Da una parte è il diritto di natura, dall'altra il diritto divino: alla sovranità popolare si oppone la legittimità; quello proclamava i diritti dell'uomo, questo i diritti dello Stato.
Non poteva la reazione essere né più violenta nelle azioni, né più radicale nelle conclusioni.
È naturale che una reazione penetrata nella filosofia, nella storia, nella politica, per cui nei sogni di vittoria vagheggiavasi la ricostituzione dei maggioraschi e dei privilegi sotto le ali del diritto divino, è naturale che non potesse non penetrare nella letteratura. E la letteratura nuova del secolo XIX sorge prendendo nome diverso, in opposizione di quella del XVIII, un nome di guerra - e si chiama «romanticismo», letteratura dei popoli romantici.
Signori, non ci appaghiamo di parole, dobbiamo analizzare. Che era la letteratura del secolo XVIII, che era la nuova che sorgeva fra la reazione romantica?
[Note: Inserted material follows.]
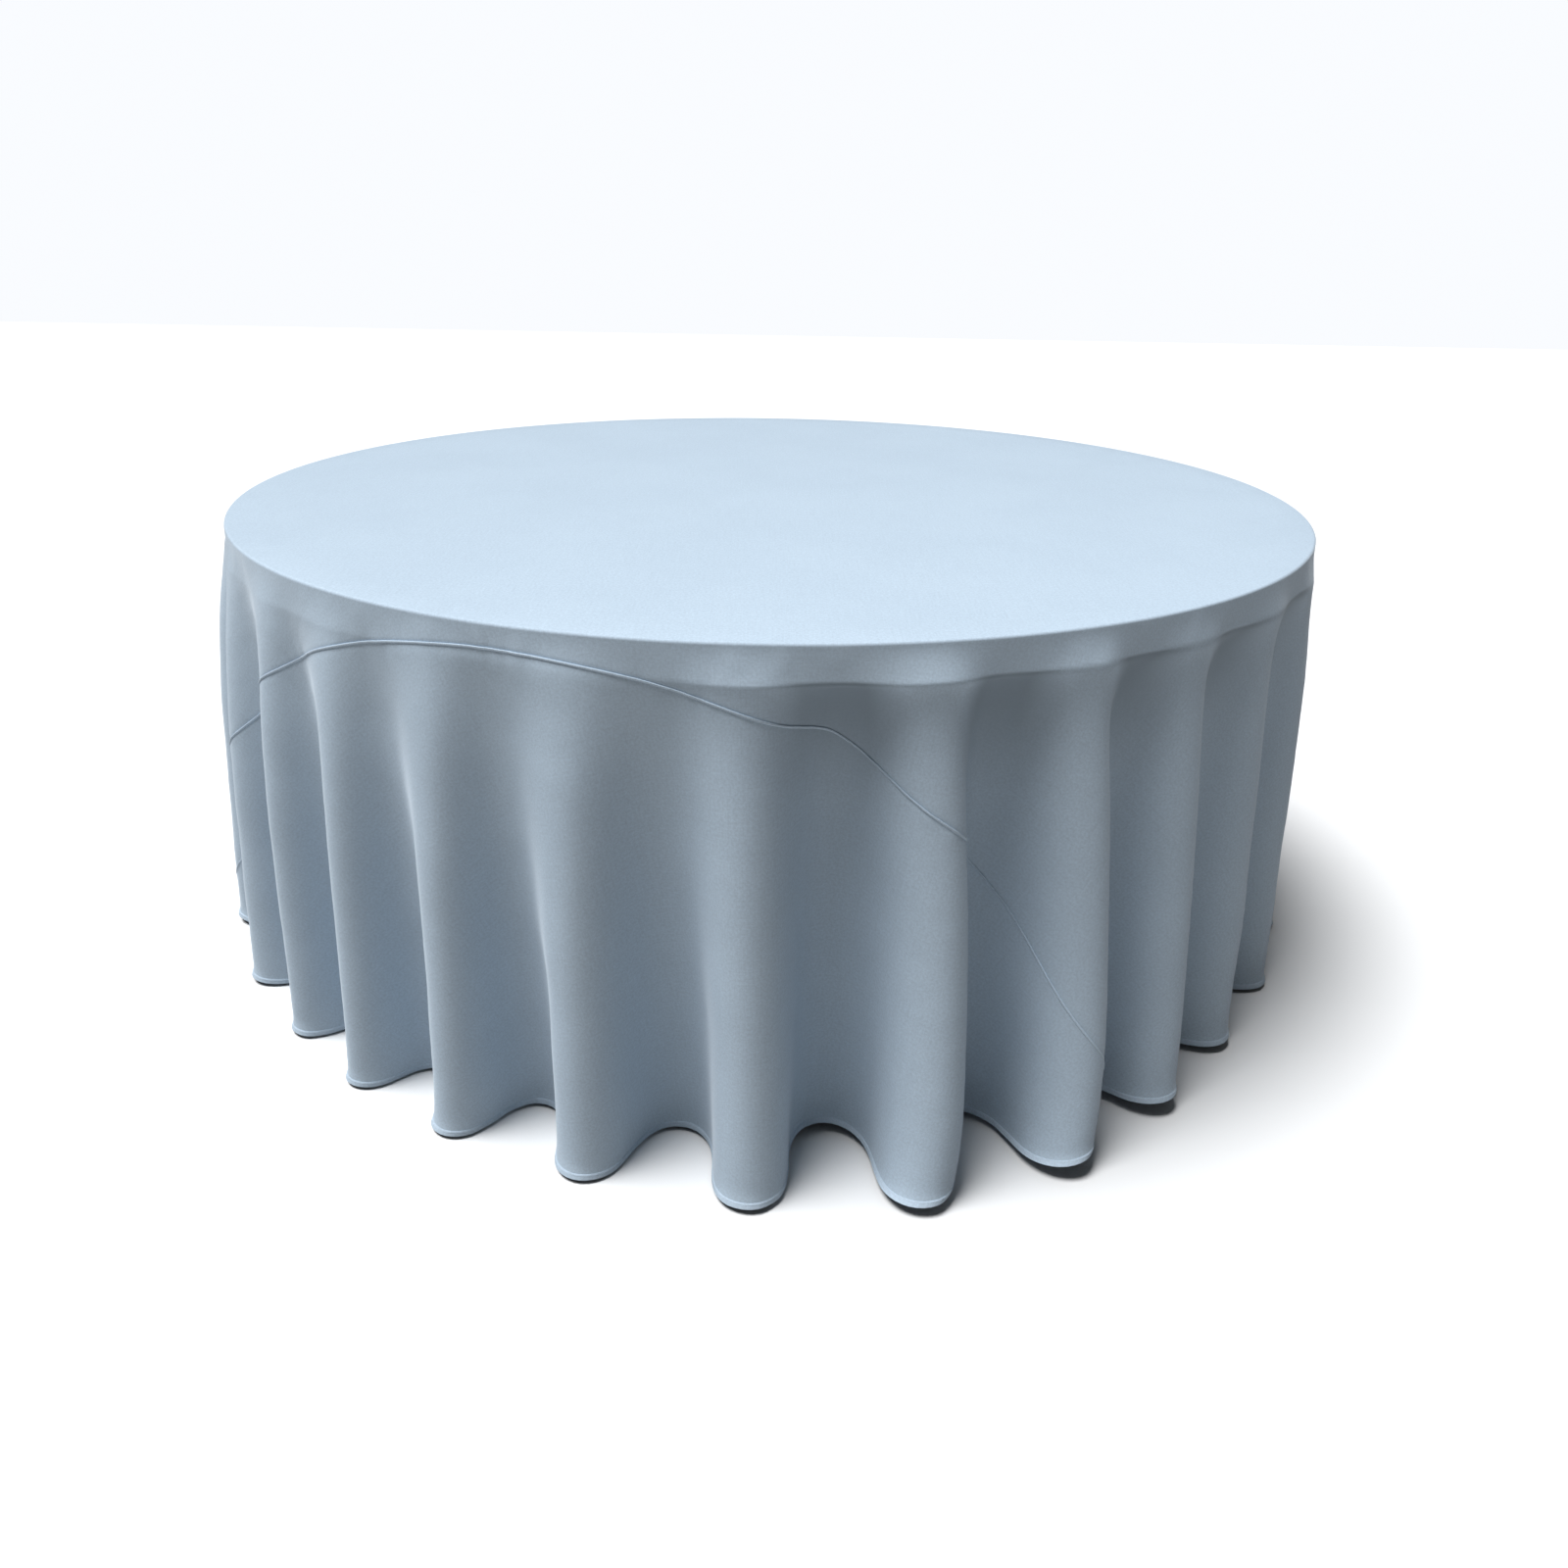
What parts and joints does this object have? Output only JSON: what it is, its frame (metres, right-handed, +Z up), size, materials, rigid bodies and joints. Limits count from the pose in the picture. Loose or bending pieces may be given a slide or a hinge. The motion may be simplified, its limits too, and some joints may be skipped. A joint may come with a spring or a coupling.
{
  "type": "tablecloth on a folding table",
  "caption": "Round folding banquet table dressed with a seamed round floor-length tablecloth; the cloth lifts off and the leg frames fold under the top.",
  "frame": {"origin": "on the floor, under the middle of the table", "axes": "+Z up, -Y towards the front, +X to the right seen from the front"},
  "size_m": [2.0054, 2.0054, 0.7637],
  "materials": {
    "cloth": "dusty light blue plain-weave polyester, soft low sheen",
    "cloth_edge": "the same cloth folded and stitched",
    "laminate": "wood-pattern laminate, satin",
    "plywood": "birch plywood, sanded",
    "timber": "hardwood batten, clear coated",
    "edge_band": "pale grey moulded vinyl edge, satin",
    "frame_paint": "grey hammered powder coat",
    "zinc": "bright zinc plate",
    "rubber": "black moulded rubber"
  },
  "bodies": {
    "table_top": {"top_laminate": "laminate", "top_core": "plywood", "edge_band": "edge_band", "apron_ring": "timber", "front_runner": "timber", "back_runner": "timber", "left_front_hinge_bracket": "zinc", "left_front_outer_screw": "zinc", "left_front_inner_screw": "zinc", "left_back_hinge_bracket": "zinc", "left_back_outer_screw": "zinc", "left_back_inner_screw": "zinc", "left_stay_bracket": "zinc", "right_front_hinge_bracket": "zinc", "right_front_outer_screw": "zinc", "right_front_inner_screw": "zinc", "right_back_hinge_bracket": "zinc", "right_back_outer_screw": "zinc", "right_back_inner_screw": "zinc", "right_stay_bracket": "zinc"},
    "left_leg_frame": {"left_hinge_tube": "frame_paint", "left_cross_bar": "frame_paint", "left_stay_ear": "frame_paint", "left_front_leg": "frame_paint", "left_front_tube_plug": "rubber", "left_front_foot": "rubber", "left_back_leg": "frame_paint", "left_back_tube_plug": "rubber", "left_back_foot": "rubber"},
    "left_upper_stay_link": {"left_upper_stay": "frame_paint", "left_upper_stay_pin": "zinc"},
    "left_lower_stay_link": {"left_lower_stay": "frame_paint", "left_lower_stay_pin": "zinc", "left_knuckle_rivet": "zinc"},
    "right_leg_frame": {"right_hinge_tube": "frame_paint", "right_cross_bar": "frame_paint", "right_stay_ear": "frame_paint", "right_front_leg": "frame_paint", "right_front_tube_plug": "rubber", "right_front_foot": "rubber", "right_back_leg": "frame_paint", "right_back_tube_plug": "rubber", "right_back_foot": "rubber"},
    "right_upper_stay_link": {"right_upper_stay": "frame_paint", "right_upper_stay_pin": "zinc"},
    "right_lower_stay_link": {"right_lower_stay": "frame_paint", "right_lower_stay_pin": "zinc", "right_knuckle_rivet": "zinc"},
    "tablecloth": {"centre_panel": "cloth", "front_side_panel": "cloth", "back_side_panel": "cloth", "front_seam": "cloth_edge", "back_seam": "cloth_edge", "hem_band": "cloth_edge"}
  },
  "joints": [
    {"name": "cloth_lift", "type": "slide", "parent": "table_top", "child": "tablecloth", "axis": [0, 0, 1], "range_m": [0, 0.8]},
    {"name": "left_leg_fold", "type": "hinge", "parent": "table_top", "child": "left_leg_frame", "pos_m": [-0.6, 0, 0.698], "axis": [0, -1, 0], "range_deg": [0, 95.73]},
    {"name": "left_upper_stay_swing", "type": "hinge", "parent": "table_top", "child": "left_upper_stay_link", "pos_m": [-0.27, 0.0377, 0.714], "axis": [0, -1, 0], "range_deg": [0, 142.06]},
    {"name": "left_lower_stay_swing", "type": "hinge", "parent": "left_leg_frame", "child": "left_lower_stay_link", "pos_m": [-0.62714, 0.0423, 0.42736], "axis": [0, -1, 0], "range_deg": [-130.31, 0]},
    {"name": "right_leg_fold", "type": "hinge", "parent": "table_top", "child": "right_leg_frame", "pos_m": [0.6, 0, 0.698], "axis": [0, 1, 0], "range_deg": [0, 95.73]},
    {"name": "right_upper_stay_swing", "type": "hinge", "parent": "table_top", "child": "right_upper_stay_link", "pos_m": [0.27, -0.0377, 0.714], "axis": [0, 1, 0], "range_deg": [0, 142.06]},
    {"name": "right_lower_stay_swing", "type": "hinge", "parent": "right_leg_frame", "child": "right_lower_stay_link", "pos_m": [0.62714, -0.0423, 0.42736], "axis": [0, 1, 0], "range_deg": [-130.31, 0]}
  ],
  "couplings": [
    {"joint": "left_upper_stay_swing", "follows": "left_leg_fold", "ratio": 1.484},
    {"joint": "left_lower_stay_swing", "follows": "left_leg_fold", "ratio": -1.3612},
    {"joint": "right_upper_stay_swing", "follows": "right_leg_fold", "ratio": 1.484},
    {"joint": "right_lower_stay_swing", "follows": "right_leg_fold", "ratio": -1.3612}
  ]
}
Che era quella del secolo XVIII? Un ideale: l'uomo nello stato di natura, com'è nato, volente e possente, con le sue facoltà, i suoi diritti. Questo è l'ideale. Il reale di quella letteratura, cioè l'opposizione in cui l'ideale s'infrangeva, qual era? La società. Scopo di predilezione è la natura, scopo di maledizione la società che avea guasta l'opera della natura, negati quei diritti, tolta l'espansione a quelle facoltà. La natura è glorificata, la società dispotica, privilegiata, è scomunicata. In questi casi rimangono immortali certi motti che li riassumono. Rousseau in un momento di esaltazione [ne] cava dalla immaginazione uno che fece il giro d'Europa e rimase immortale: «L'uomo è nato libero, ed è dappertutto in catene». Qui è il riassunto di quell'ideale e di quel reale.